A Second World War submarine came at $4,700,000 and a modern nuclear attack sub costs $77,000,000. The battleship New Jersey cost $108,000,000 to build between 1940 and 1943. To get it out of mothballs, for a belated appearance off Vietnam recently, cost $20,000,000.

An 81 millimetre mortar cost $669 in 1946 and costs $2,430 this year.

Even the cost of a cot, canvas, folding, is up. It cost $6.00 eight years ago and now it costs $15.

The Senior Subaltern


Posted by regimentalrogue at 12:01 AM EDT
Thursday, 19 January 2017

A-Secrecy Gives Canadian Fliers and Sailors Outmoded Weapons
Topic: Canadian Armed Forces

A-Secrecy Gives Canadian Fliers and Sailors Outmoded Weapons for Defending U.S. Cities

Toledo Blade, Toledo, Ohio, 13 July 1958
By Gerard Waring

Ottawa—One of the matters that President Eisenhower and Prime Minister Deifenbaker discussed here this week was the position of Canada in light of the changes in American law which makes American military atomic science available to Great Britain.

The necessary qualification for receiving U.S. atomic aid is the prior development of atomic weapons by the nation which is to receive the aid. Britain is the only western nation that so qualifies.

For several years Canada has had the financial, scientific and fissile materials resources to produce atomic bombs. But the Canadian government has refrained from entering the atomic arms race and instead has concentrated its not inconsiderable atomic research faciloities on the development of peaceful uses of atomic energy.

,em>But—

Canada now needs atomic weapons, in the form of warheads for ground-to-air and air-to-air missiles rather than bombs, to defend Canada and to help defend the United States in case Russia attacks.

elipsis graphic

The entire Canadian air defence potential, excluding only a division of jet interceptors stations in Europe, is in process of being put under the operational control of the North American Air Defence Command at Colorado Springs, along with USAF jets.

The USAF jets are being armed with missiles equipped with atomic warheads. The RCAF's present CF-100 jet interceptors are armed only with rockets and cannon. Plans are to equip Canada's new supersonic jet, the CF-105, with Sparrow missiles developed by the U.S. Navy, but under present circumstances stemming from U.S. law, these missiles will have high explosive, rather than atomic warheads.

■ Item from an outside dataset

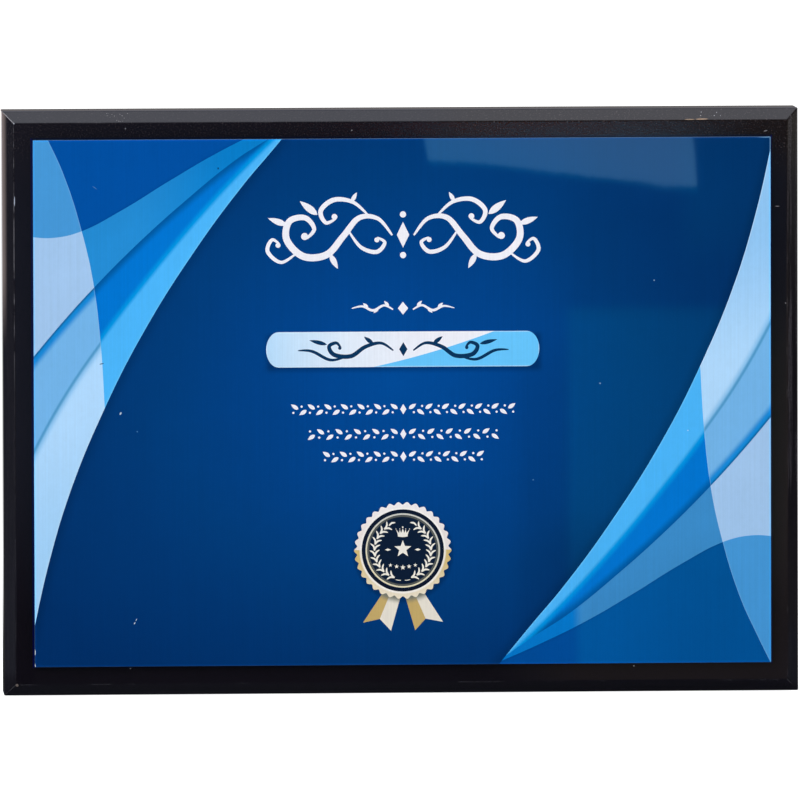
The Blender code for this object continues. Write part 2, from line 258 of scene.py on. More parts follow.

The Royal Canadian Navy is faced with a similar handicap. It is an anti-submarine fleet. Its job is to ferret out and sink enemy subs. The evidence is now overwhelming that the best defence against a nuclear sub is another nuclear sub. The Canadian navy is planning to acquire N-subs. But because of the restriction imposed on the U.S. navy by the McMahon Act, the Canadian navy cannot obtain from the U.S. Navy all the information it would like on the design of nuclear submarines. So Canada is working, with British help, on the development of its own atomic subs, needlessly duplicating research the U.S. already has done.

This situation, and the RCAF's lack of atomic warheads, weakens continental defence.

Obviously the new U.S. law was drafted so it would apply to Britain but not to France. For the sake of a roadblock in the way of France becoming the world's fourth atomic power, Canadian fliers may have to defend Chicago and Detroit with outmoded arms, and Canadian sailors to defend Boston and new York with outmoded ships.

The situation becomes more ridiculous in light of two additional facts:

Canada is the chief supplier of fissile materials for the American atomic arms program. Without the production of Canadian mines, the U.S. would be in a much less favorable position in the atoic race with Russia.

There has always been very free exchange of information and personnel between British and Canadian atomic projects, and between British and Canadian armed forces.

elipsis graphic

But the problem before President Eisenhower here this week was, how could he justify a "yes" to prime Minister Deifenbaker, and a "no" to General De Gaulle? How can the U.S. accept in atomic partnership an ally which has made no effort to develop atomic arms, and refuse such partnership to the French ally, which is very eager to produce its own atomic weapons and become the fourth member, with the U.S., Britain and Russia, of the "atomic club"? It is a dilemma that may not be resolved until France fires its own home-made A-bomb.